1. Uyuşmazlık ve Hukuki Nitelendirme

Uyuşmazlık, kadastro öncesi hukuki nedene dayalı tapu iptali ve tescil istemine ilişkindir.

2. İlgili Hukuk

3402 sayılı Kadastro Kanunu'nun 12/3 üncü maddesi.

Türk Medeni Kanunu'nun 713/2 nci maddesi

3. Değerlendirme

1.Bölge adliye mahkemelerinin nihai kararlarının bozulması 6100 sayılı Kanun'un 371 inci maddesinde yer alan sebeplerden birinin varlığı hâlinde mümkündür.

2. Kadastro sonucu; İstanbul ili, Çatalca ilçesi, Binkılıç köyü çalışma alanında bulunan 2860 parsel sayılı taşınmazın tesis kadastrosu kesinleşme tarihinin 26.10.1982 olduğu, davanın ise Kadastro Kanunu'nun 12/3 üncü maddesinde düzenlenen 10 yıllık hak düşürücü süre geçtikten sonra 08.04.2016 tarihinde açıldığı anlaşılmıştır.
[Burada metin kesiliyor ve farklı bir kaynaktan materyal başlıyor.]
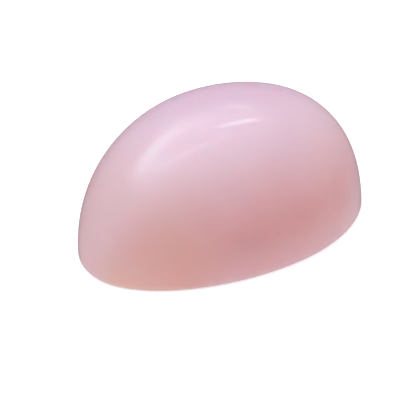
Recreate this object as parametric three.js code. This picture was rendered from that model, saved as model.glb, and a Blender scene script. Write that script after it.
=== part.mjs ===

3.Temyizen incelenen karar, tarafların karşılıklı iddia ve savunmalarına, dayandıkları belgelere, uyuşmazlığa uygulanması gereken hukuk kuralları ile hukuki ilişkinin nitelendirilmesine, dava şartlarına, yargılama kuralları ile kararda belirtilen gerekçelere göre usul ve kanuna uygun olup davacılar ..., ..., ..., ... vekili tarafından temyiz dilekçesinde ileri sürülen nedenler kararın bozulmasını gerektirecek nitelikte görülmemiştir.

VI. KARAR

Açıklanan sebeplerle;

Adı geçen davacılar vekilinin temyiz itirazının reddi ile Bölge Adliye Mahkemesi kararının 6100 sayılı Kanunu'nun 370 inci maddesinin birinci fıkrası uyarınca ONANMASINA,

Aşağıda yazılı temyiz giderinin temyiz eden davacılara yükletilmesine,

Dosyanın İlk Derece Mahkemesine, kararın bir örneğinin Bölge Adliye Mahkemesine gönderilmesine,

27.11.2023 tarihinde kesin olmak üzere oy birliğiyle karar verildi.